Byline: This article was written by two Bay Area organizers who have been involved in the Palestine Solidarity movement since October 7th.
In the face of the ever-worsening genocide on Palestinians, there is an urgent need for those of us in the solidarity movement to review our conditions and strengthen our tactics. For the past two years, we have mainly targeted the financial and ideological ties of institutions — important, but slow work. With a genocide that shows no end in sight and little give from targeted institutions, it’s time for tactics that are riskier and more disruptive, tactics that can seize power.
We are now almost two years into Israel’s U.S.-backed genocide on Palestine. As we write this, Israel has begun its ground invasion of Gaza City, that will displace one million Palestinians. In the coming months, more than 2 million Palestinians will face famine due to Israel’s strategic aid and food blockade placed on Gaza. On September 9 the IDF carried out an airstrike in Qatar in an attempt to assassinate senior Hamas negotiators.

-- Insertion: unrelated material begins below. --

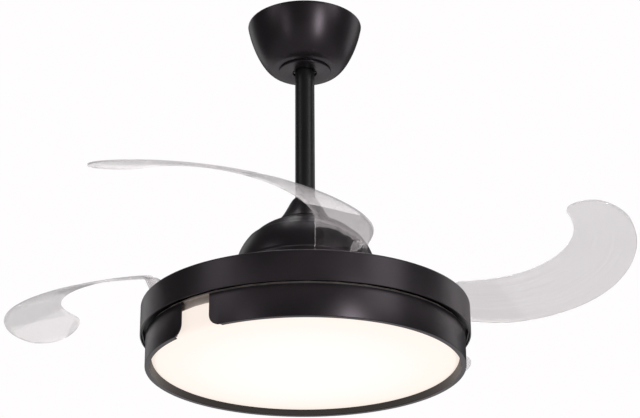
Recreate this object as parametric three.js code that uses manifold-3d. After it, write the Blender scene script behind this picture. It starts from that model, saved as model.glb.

Israel has made it clear that it has no plans to stop the genocide. At this juncture, appeals to the morals and ethics of institutions, or demonstrations without a clear goal besides visibility and optics, are not enough. We must expand our tactics and goals to build veritable power against the state, which entails building a mass movement capable of coordinated, targeted action.
Of course, we must acknowledge the enormous risk of repression that disruption invites, especially under the current administration. In the past nine months, key organizers, overwhelmingly Palestinian and Arab, have been targeted and abducted by ICE and threatened with deportation. Many individuals have been driven out of the movement entirely, while others have succumbed to fear and hysteria, opting to “quell” the movement under the guise of safety and security. These include tactics like surveilling members, enforcing hierarchy and deference politics, and closing organizations off to outsiders, which effectively shrinks the movement’s base and reinforces a defensive posture. History, however, shows us that repression can be politically clarifying: each crackdown expands the pool of people ready to resist. Our task as organizers is to channel that energy into collective power.
So far, the movement has been led primarily by extremely insular vanguardist organizations that push limited pressure campaigns or organize marches for visibility. There is a dearth of radically open organizations that welcome and are willing to further politicize anyone willing to act, organizations that do not exclude based on identity, knowledge, or expertise. This demands that we push against the ever‑present fear of infiltration and make accurate assessments of where people are at, while also engaging in real coalitional work.
In the Bay Area various openings exist. Notably, the recent PYM (Palestinian Youth Movement) investigation uncovered arms shipments bound for Israel from the Oakland airport, a revelation that presents a ripe opportunity for disruption. From here we must organize strikes, block weapons shipments, and shut down government offices. We must turn the momentum of repression into a catalyst for an aggressive mass movement. Repression does not have to kill this movement; it can be a catalyst that forces a mass, coordinated movement.